--- Supplied data ---

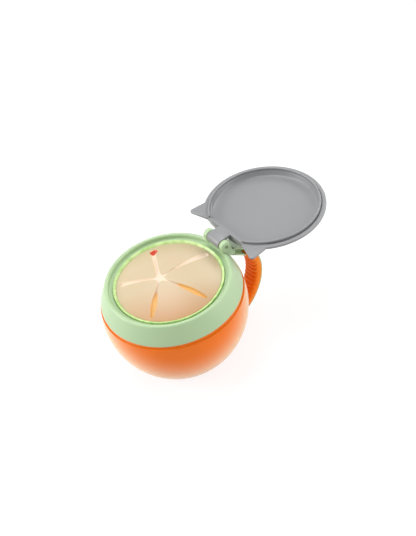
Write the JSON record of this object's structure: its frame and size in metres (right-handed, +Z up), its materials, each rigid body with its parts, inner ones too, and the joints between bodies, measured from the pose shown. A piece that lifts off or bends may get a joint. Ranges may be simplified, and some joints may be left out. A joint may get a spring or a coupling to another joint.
{
  "type": "toddler snack container",
  "caption": "Toddler snack cup with a round orange bowl, a green screw collar with a ribbed side handle, soft slit flaps and a hinged grey lid.",
  "frame": {"origin": "centre of the bowl's flat base", "axes": "+Z up along the bowl's axis, +Y from the bowl towards the hinge and the handle, X along the hinge pin"},
  "size_m": [0.1008, 0.1779, 0.0807],
  "materials": {
    "bowl": "gloss",
    "collar": "satin",
    "grip": "satin",
    "carrier": "satin",
    "membrane": "satin",
    "lid": "satin",
    "liner": "satin",
    "pin": "plain"
  },
  "bodies": {
    "bowl": {"bowl": "bowl"},
    "insert": {"flap_carrier": "carrier", "membrane_rim": "membrane"},
    "collar": {"collar": "collar", "handle_grip": "grip", "hinge_pin": "pin"},
    "lid": {"lid_shell": "lid", "lid_liner": "liner"},
    "flap_1": {"flap_1": "membrane"},
    "flap_2": {"flap_2": "membrane"},
    "flap_3": {"flap_3": "membrane"},
    "flap_4": {"flap_4": "membrane"},
    "flap_5": {"flap_5": "membrane"}
  },
  "joints": [
    {"name": "insert_lift", "type": "slide", "parent": "bowl", "child": "insert", "axis": [0, 0, 1], "range_m": [0, 0.01]},
    {"name": "collar_turn", "type": "hinge", "parent": "insert", "child": "collar", "pos_m": [0, 0, 0.057], "axis": [0, 0, 1], "range_deg": [0, 360.1]},
    {"name": "lid_hinge", "type": "hinge", "parent": "collar", "child": "lid", "pos_m": [0, 0.0424, 0.0748], "axis": [1, 0, 0], "range_deg": [0, 180]},
    {"name": "flap_1_bend", "type": "hinge", "parent": "insert", "child": "flap_1", "pos_m": [-0.0156, 0.02147, 0.06556], "axis": [0.809, 0.5878, 0], "range_deg": [0, 40], "stiffness_Nm_per_rad": 0.002},
    {"name": "flap_2_bend", "type": "hinge", "parent": "insert", "child": "flap_2", "pos_m": [-0.02524, -0.0082, 0.06556], "axis": [-0.309, 0.9511, 0], "range_deg": [0, 40], "stiffness_Nm_per_rad": 0.002},
    {"name": "flap_3_bend", "type": "hinge", "parent": "insert", "child": "flap_3", "pos_m": [0, -0.02654, 0.06556], "axis": [-1, 0, 0], "range_deg": [0, 40], "stiffness_Nm_per_rad": 0.002},
    {"name": "flap_4_bend", "type": "hinge", "parent": "insert", "child": "flap_4", "pos_m": [0.02524, -0.0082, 0.06556], "axis": [-0.309, -0.9511, 0], "range_deg": [0, 40], "stiffness_Nm_per_rad": 0.002},
    {"name": "flap_5_bend", "type": "hinge", "parent": "insert", "child": "flap_5", "pos_m": [0.0156, 0.02147, 0.06556], "axis": [0.809, -0.5878, 0], "range_deg": [0, 40], "stiffness_Nm_per_rad": 0.002}
  ],
  "couplings": [
    {"joint": "collar_turn", "follows": "insert_lift", "rad_per_m": 628.3}
  ]
}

---

*Exercise*
Count the lines that hold the string "materials" and state that number alone.

*Response to the exercise*
2